Frustration

Nov. 2nd, 2010 09:39 pm
aquinasprime: (Men in Tights/huh)
[personal profile] aquinasprime
Reason number 4,627,893 why I think that everything from the Western end of New York State through Syracuse should split off and become a separate state.

Today I voted. I consider myself to be a very politically aware person. I make every effort to maintain a working knowledge of the issues, I can tell you who my congresscritters/representatives are at the state and federal level, I've never missed an election since I turned 18.

Something happened today that really pissed me off. I realized when I went to vote for the Attorney General in this election, I had absolutely no idea who any of the candidates were. Until I read their names on the ballots, I couldn't have told you what their names were. So why did this piss me off? Because it means they didn't bother to do ANY campaigning in my end of the state.

This frustrates me to no end. And it happens all the time. For any major statewide elected position, it has been proven time and again, that all a candidate needs to do is focus on NYC and they can get elected. And quite frankly, I'm sick of being ignored.

I live in a state that is essentially a rural state with a small number of densely populated areas (one of which contains about half the population of the state as a whole). This means they get what they want - money, laws that only make logical sense if you live in an area that densely populated, improvement projects, etc.

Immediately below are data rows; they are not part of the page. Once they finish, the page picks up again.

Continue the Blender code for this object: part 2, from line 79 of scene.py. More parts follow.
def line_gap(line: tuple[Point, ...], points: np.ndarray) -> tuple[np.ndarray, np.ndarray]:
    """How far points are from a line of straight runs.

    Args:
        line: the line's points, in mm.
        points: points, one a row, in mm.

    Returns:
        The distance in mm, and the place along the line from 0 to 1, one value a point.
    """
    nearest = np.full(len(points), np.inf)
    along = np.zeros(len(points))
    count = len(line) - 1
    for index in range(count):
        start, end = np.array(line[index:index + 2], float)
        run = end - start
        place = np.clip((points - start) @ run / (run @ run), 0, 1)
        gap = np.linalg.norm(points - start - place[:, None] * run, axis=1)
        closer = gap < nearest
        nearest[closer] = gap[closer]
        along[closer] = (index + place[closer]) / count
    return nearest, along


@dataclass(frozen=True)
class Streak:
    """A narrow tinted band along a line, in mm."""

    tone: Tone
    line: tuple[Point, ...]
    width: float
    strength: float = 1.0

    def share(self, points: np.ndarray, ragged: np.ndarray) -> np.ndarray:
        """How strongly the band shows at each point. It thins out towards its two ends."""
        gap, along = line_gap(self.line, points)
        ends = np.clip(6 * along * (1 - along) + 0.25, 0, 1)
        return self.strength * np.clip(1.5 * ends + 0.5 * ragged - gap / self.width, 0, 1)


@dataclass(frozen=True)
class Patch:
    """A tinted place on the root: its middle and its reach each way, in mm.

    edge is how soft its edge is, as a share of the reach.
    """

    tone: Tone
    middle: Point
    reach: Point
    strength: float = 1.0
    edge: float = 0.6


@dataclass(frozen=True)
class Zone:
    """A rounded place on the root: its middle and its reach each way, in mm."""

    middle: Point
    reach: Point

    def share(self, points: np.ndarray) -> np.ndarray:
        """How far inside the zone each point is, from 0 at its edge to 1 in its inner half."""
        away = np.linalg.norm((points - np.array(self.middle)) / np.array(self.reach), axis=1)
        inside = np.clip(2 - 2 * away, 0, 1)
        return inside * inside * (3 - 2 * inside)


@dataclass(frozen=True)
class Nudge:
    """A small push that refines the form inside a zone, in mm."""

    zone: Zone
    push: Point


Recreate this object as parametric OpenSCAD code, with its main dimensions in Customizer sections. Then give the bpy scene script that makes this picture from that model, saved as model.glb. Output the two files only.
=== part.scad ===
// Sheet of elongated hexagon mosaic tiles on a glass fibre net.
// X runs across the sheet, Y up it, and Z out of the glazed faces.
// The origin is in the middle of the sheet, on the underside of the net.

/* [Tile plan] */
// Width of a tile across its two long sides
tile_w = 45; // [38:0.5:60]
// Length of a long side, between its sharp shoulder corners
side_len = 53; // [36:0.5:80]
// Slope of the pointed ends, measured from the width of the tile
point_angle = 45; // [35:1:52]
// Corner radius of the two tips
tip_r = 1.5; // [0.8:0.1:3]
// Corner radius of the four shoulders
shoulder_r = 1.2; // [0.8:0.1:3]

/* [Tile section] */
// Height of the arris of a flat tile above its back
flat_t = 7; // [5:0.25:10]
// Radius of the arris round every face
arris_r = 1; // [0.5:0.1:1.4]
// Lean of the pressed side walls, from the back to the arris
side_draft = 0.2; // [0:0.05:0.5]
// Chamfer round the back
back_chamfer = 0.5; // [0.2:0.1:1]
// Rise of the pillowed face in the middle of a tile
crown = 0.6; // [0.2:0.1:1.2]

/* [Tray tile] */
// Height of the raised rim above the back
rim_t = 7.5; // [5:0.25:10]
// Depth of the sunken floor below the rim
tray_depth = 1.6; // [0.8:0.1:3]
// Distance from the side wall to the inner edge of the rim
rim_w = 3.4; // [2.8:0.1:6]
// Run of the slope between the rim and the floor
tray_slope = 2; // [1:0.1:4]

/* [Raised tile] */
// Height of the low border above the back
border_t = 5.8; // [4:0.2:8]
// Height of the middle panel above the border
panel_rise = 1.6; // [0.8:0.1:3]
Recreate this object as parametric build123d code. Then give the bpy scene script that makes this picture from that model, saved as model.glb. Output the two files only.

Despite having an energy-generating waterfall practically in my backyard, I have the second highest residential energy cost in the country (see here for details (numbers are for July 2010. The only state with higher cost - Hawai'i. According to an article published in Dec 2009 in the Buffalo News, more than half of the power generated by the hydroelectric plant in Niagara Falls is sent out of this area, some of it outer of state. To quote the article "The News found that the Niagara plant is the nation's second-largest producer of hydropower, the equivalent of a huge, bottomless oil field in our backyard that produces electricity at a fraction of the cost of other fuels.

But, The News found, state law strips the Buffalo Niagara region of any inherent claim to the hydropower generated here; federal legislation diverts most of it elsewhere: About 60 percent of the electricity generated at the Niagara plant last year was transmitted out of Erie and Niagara counties."

The worst part is that none of this will ever change. I work 60+ hours a week to send a ridiculous percentage of my salary in taxes to, essentially New York City, only to have to watch my local representatives beg for the last dregs of coffee in the state's cup. And watch the city I love die a slow and painful death.

Remind me again why I live here?

Nitpick about one point

on 2010-11-05 01:16 pm (UTC)
Posted by [identity profile] krasnoludek.livejournal.com
I live in a state that is essentially a rural state with a small number of densely populated areas (one of which contains about half the population of the state as a whole).

While I agree with your point that it's fundamentally disrespectful that these candidates didn't visit Western NY, and that their policies should also work to keep that part of the population thriving, I disagree with using this line as justification for these points.

The characterization of NY state as "essentially" rural is based on a geographic analysis. But NY, like most states in the country (and the country itself), follows a power law distribution with respect to its population (see Zipf's Law (http://en.wikipedia.org/wiki/Zipf%27s_Law)). So a vast majority of the population is located in one place, then large amounts in a couple other places, and then the remainder in smaller places. Because of the power-law nature of the distribution, even if you combine the populations of these smaller places together, they don't come close to the the populations of the top 2 or 3 places on the list. So the population in NY state is 92% urban, and 68.42% of the population is located in NYC and its immediate suburbs.(ref) (http://en.wikipedia.org/wiki/New_York_State#Population) Similarly, people in other states can and will complain about the power of the one or two big cities, such as Illinois - Chicago, California - SF+LA, Oklahoma - Oklahoma City, Georgia - Atlanta, Pennsylvania - Philly+Pittsburgh, Rhode Island - Providence, Washington - Seattle, etc. The universality of this complaint comes from the universality of the power-law distribution of population and how that concentrates the population geographically.

Since the government represents the people, not the land, its general concentration of power is also going to follow this power-law distribution. This is especially true with 1) institutions, such as the legislature, where representation is proportional to population, and 2) posts which are popularly elected. These components of the government are naturally going to favor the population centers when election season rolls around. The counteraction of this dynamic is the geographic portions of the government, namely the senate, whose power counterbalances the interests of the whole population versus the population-heavy areas. But since you're speaking of the attorney general, a popularly elected official, they are going to focus their energy on NYC and its environs because they reach a majority of the electorate that way.

Now, on a psychological and politeness level, I still think politicians should make the effort to give face time to different aspects of their electorate. And once elected to represent the state, they should be develop their policy to benefit the whole state and not just one area. But in election season, power-law distributions are going to rule the day.